Também houve impacto financeiro do lado das importações: com os baixos níveis do rio, cai a geração de energia hidrelétrica e, como resultado, mais dinheiro precisa ser desembolsado para comprar diesel destinado às usinas de eletricidade. As importações de diesel subiram para o nível mais alto desde 2018. A barragem de Yacyretá, que normalmente abastece cerca de 14% da energia da Argentina na fronteira norte do rio, opera com apenas um terço da capacidade.
A combinação de desaceleração das exportações e aumento das importações reduz o superávit comercial do país e contribui para uma série de fatores que derrubam o peso, a moeda com pior desempenho entre mercados emergentes este ano. Isso fez com que o banco central voltasse aos mercados de câmbio nos últimos dias para vender dólares e sustentar o peso, na tentativa de evitar que a inflação saia ainda mais do controle. Ao redor de 50% ao ano, a inflação já é um grande obstáculo ao crescimento econômico à medida que corrói o poder de compra de dezenas de milhões de consumidores argentinos.
Belen Rubio, economista da MAPA, consultoria em Buenos Aires, diz que se o nível do Rio Paraná continuar baixo no médio prazo será um problema, porque os produtos agrícolas são a maior fonte dos cobiçados dólares de exportação da Argentina para apoiar o peso, e o país já corre risco de se tornar um importador líquido de energia.
A seca no Rio Paraná expôs a falta de planejamento logístico de longo prazo na Argentina, acrescentou Rubio. O setor agrícola tem demandado um canal de transporte mais profundo no país, onde as barragens respondem por 28% da capacidade de geração de energia elétrica.

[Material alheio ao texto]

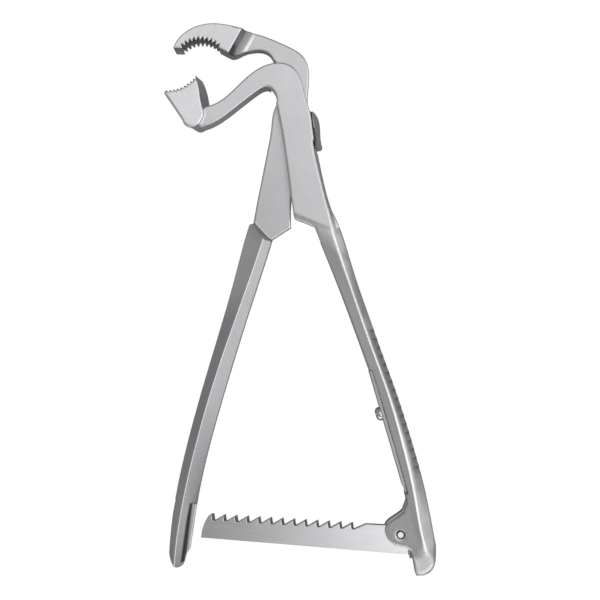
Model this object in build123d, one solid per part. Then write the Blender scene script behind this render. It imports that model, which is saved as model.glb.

Os reveses para as exportações argentinas têm implicações globais. O país é uma potência na produção de oleaginosas e grãos, o maior exportador mundial de farelo de soja usado em ração, e de óleo de soja para cozinhar e biocombustíveis. É o terceiro maior exportador de milho.
No cenário doméstico, o baixo nível do rio tem reduzido o valor das vendas da Argentina ao exterior. Os prêmios do farelo de soja argentino são negociados em mínimas em relação ao do Brasil. Os prêmios pagos pelos embarques da Argentina em setembro são cerca de US$ 25 a tonelada mais baratos do que no país vizinho e, além disso, muitos clientes de farelo de soja estão migrando para o Brasil para evitar os custos de transporte mais altos.